No Greater Joy
Sunday, March 15, 2009
What a Weekend!
I really enjoyed Hearts at Home in Normal, IL. My favorite things were the Go Fish Guys and listening to Dr. Kevin Leman. It was very reaffirming in my role as a wife and mother and also cool to be with so many stay home moms that make sacrifices to be at home. One of the seminars realy talked about viewing motherhood as a profession. There are so many of us that have college degrees or have held professional jobs and feel that people view us as uneducated when we answer that infamous question, "What do you do?" We know the popular answer, "I'm just a mom." I realize I need to leave the word "just" out of it. It doesn't mean that I am any less than what I ever was before kids or when I was using the degree I worked so hard for. I can honestly say I would be okay with the idea of never teaching again, never having the bigger house and yard, the gym membership, going to the theaters, getting the new car, frequenting the spas, and well...the list goes on.
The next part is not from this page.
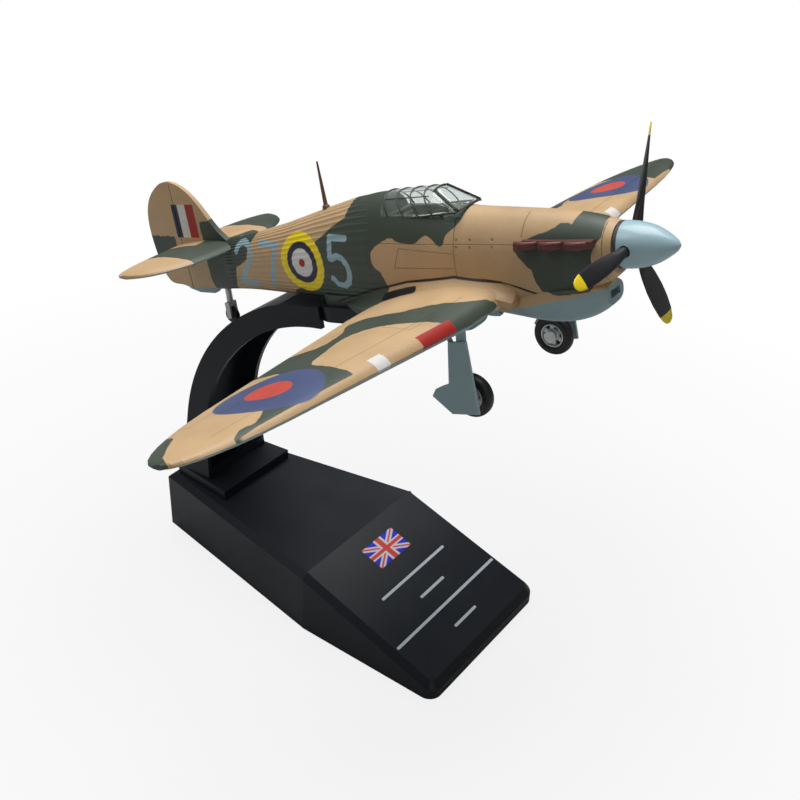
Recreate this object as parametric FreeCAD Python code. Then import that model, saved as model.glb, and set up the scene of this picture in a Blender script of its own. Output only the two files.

I am truly satisfied and fulfilled in what I do as a woman for my husband and my kids. It is what God has called me to be. I think of how often I hear moms say, "I wish I could afford to be home." I know there are those that live on the bare minimum and truly can't afford that sacrifice. I do question those that say that and have the wallet full of credit cards, the huge house in the best neighborhood, the brand new vehicles, vacations, extra-curricular activities. Where's the willingness to sacrifice? Do you really mean it when you say you want to be home? No offence please, but when God calls you for this job, it's going to require sacrifice. I do have great friends that truly don't have the desire to be at home. Are they any less of a mom than I am? No. It's not their calling and they don't pretend it is. My kids love having me home and their love and hugs are the best paycheck I get every day!